If you are getting a divorce, then one of the issues you’ll need to deal with first is your finances. If you have a job that supports you well, you may not need to turn to spousal support, but in some cases, it’s beneficial to the lesser-earning spouse. If you supported your spouse through school or provided for your children at home instead of building your career, then spousal support may be a good way to get the financial support you need as you build up your career prospects or get control of your finances as a single person.
Alimony, also called spousal support, is sometimes looked at negatively. The person who has to pay may see it as a kind of punishment to have to support someone they’re no longer with. The reality is that this support isn’t usually granted because of adultery or because one spouse wasn’t treated well. Instead, it’s there to help them raise their income to a point where they can live comfortably or have extra support while building up their own financial supports.
Who gets spousal support?
Any lesser-earning spouse has the potential to receive spousal support. For instance, a stay-at-home parent may need alimony support while they reenter the workforce or return to school.
Someone who is already working but who earns significantly less than their spouse may also want this support. For example, someone who earns $50,000 may need support to live in the same community or with the same lifestyle when their income is compared to their spouse’s income of $300,000 annually.

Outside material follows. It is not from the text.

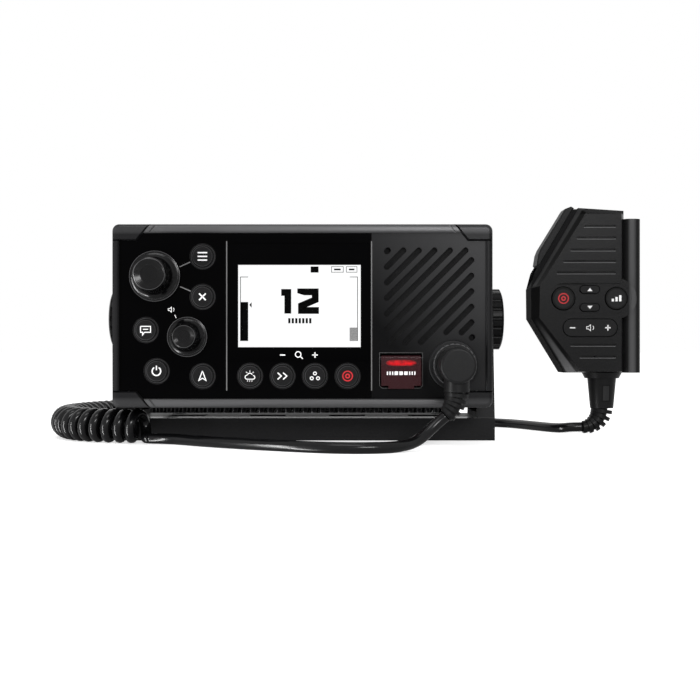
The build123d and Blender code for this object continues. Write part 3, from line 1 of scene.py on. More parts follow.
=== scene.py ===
import bpy
import numpy as np
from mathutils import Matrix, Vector


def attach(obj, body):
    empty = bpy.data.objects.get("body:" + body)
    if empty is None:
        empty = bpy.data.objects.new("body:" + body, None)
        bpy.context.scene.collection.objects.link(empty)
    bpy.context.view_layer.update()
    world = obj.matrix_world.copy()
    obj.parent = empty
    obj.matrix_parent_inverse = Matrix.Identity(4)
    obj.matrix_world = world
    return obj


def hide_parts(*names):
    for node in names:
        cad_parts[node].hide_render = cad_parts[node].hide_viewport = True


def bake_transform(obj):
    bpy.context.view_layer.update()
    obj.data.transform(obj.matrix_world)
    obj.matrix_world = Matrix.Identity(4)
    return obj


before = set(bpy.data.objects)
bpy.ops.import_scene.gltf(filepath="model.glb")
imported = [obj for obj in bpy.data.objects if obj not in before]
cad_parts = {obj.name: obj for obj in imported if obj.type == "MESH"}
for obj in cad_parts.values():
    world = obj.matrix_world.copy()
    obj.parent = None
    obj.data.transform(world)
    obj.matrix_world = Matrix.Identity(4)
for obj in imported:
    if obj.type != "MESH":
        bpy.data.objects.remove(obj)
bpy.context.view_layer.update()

# ---------------------------------------------------------------- camera, table and lamps
# The set stands on a plain white table in a white room. The camera looks straight at its front
# from 60 cm, a hand's breadth above the table and a little right of the set's middle.
eye = bpy.data.objects.new("eye", bpy.data.cameras.new("eye"))
bpy.context.scene.collection.objects.link(eye)
bpy.context.scene.camera = eye
eye.data.sensor_width = 36
eye.data.lens = 57.04
eye.location = (0.0258, -0.670, 0.0525)
eye.rotation_euler = (np.pi / 2, 0, 0)
eye.data.clip_start = 0.01
eye.data.clip_end = 50
bpy.context.scene.view_settings.view_transform = "Standard"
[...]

Not everyone asks for or receives spousal support, but if your budget is extremely tight or you need financial support to move forward, then it’s something that you may want to look into. You may receive it only temporarily in some cases, but in others, it may be granted permanently.
Knowing your legal rights during your divorce will give you an opportunity to explore the possibility of spousal support. If you believe you’re in a position to seek it, then you can do so during your divorce negotiations with your spouse.